_Written problem_. Everything from the first line down to the line containing "node material with" should be reproduced exactly; please include nothing else.

_Source data_.
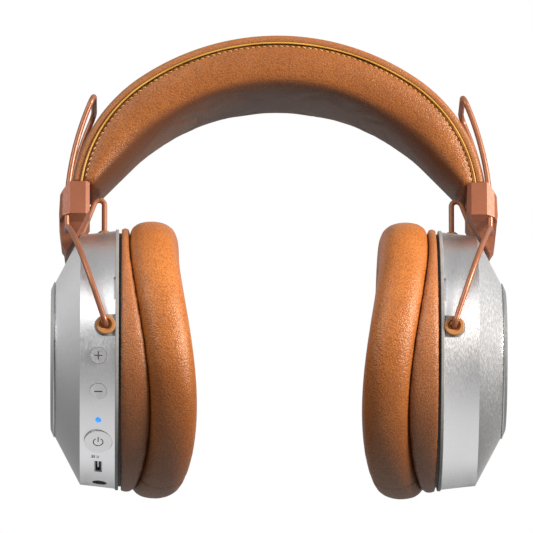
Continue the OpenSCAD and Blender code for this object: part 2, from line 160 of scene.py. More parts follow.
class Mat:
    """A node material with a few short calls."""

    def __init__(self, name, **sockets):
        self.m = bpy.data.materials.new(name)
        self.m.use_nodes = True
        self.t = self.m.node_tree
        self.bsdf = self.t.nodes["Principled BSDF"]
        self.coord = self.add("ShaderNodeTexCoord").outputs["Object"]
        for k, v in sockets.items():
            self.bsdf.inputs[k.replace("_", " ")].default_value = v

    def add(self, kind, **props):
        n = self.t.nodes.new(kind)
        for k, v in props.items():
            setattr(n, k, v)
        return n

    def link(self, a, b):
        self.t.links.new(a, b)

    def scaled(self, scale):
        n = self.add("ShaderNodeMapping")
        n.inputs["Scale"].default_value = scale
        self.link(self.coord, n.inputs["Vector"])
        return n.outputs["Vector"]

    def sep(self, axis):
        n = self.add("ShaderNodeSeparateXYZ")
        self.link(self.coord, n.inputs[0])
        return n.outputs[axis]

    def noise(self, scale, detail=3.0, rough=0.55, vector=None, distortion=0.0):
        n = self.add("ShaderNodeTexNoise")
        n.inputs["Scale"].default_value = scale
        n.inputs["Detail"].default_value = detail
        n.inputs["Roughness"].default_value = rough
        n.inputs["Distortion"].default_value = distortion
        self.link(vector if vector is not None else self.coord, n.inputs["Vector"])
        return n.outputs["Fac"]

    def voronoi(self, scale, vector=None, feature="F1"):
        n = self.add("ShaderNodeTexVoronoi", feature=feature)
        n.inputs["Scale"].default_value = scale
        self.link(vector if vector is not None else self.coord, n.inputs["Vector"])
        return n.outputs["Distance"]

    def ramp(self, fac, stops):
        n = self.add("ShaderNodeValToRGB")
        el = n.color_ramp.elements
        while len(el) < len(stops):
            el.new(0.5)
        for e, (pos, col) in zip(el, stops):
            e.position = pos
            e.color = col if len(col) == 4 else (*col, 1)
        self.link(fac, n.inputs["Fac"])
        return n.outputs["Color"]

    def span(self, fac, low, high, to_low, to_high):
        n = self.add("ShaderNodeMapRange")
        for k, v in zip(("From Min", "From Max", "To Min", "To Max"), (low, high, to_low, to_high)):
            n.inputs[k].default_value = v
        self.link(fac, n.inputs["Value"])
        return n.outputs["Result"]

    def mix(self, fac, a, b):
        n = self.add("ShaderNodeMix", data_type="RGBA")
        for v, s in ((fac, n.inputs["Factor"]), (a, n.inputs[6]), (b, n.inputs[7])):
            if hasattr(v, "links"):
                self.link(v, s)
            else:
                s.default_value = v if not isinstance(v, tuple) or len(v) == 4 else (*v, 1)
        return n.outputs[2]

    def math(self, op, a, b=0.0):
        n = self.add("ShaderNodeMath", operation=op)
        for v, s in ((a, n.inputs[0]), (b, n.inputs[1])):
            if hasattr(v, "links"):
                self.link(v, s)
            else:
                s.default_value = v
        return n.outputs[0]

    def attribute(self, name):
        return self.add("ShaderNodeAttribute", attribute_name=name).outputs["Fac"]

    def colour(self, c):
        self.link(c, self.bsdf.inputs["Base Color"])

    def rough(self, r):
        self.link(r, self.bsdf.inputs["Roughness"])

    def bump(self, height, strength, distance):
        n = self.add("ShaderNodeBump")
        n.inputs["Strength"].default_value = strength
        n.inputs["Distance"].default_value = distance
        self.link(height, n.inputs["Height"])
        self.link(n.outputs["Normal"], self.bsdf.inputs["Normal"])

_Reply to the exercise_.
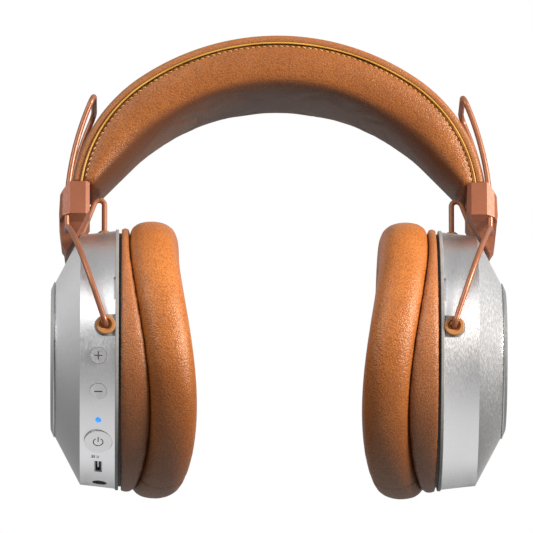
Continue the OpenSCAD and Blender code for this object: part 2, from line 160 of scene.py. More parts follow.
class Mat:
    """A node material with a few short calls."""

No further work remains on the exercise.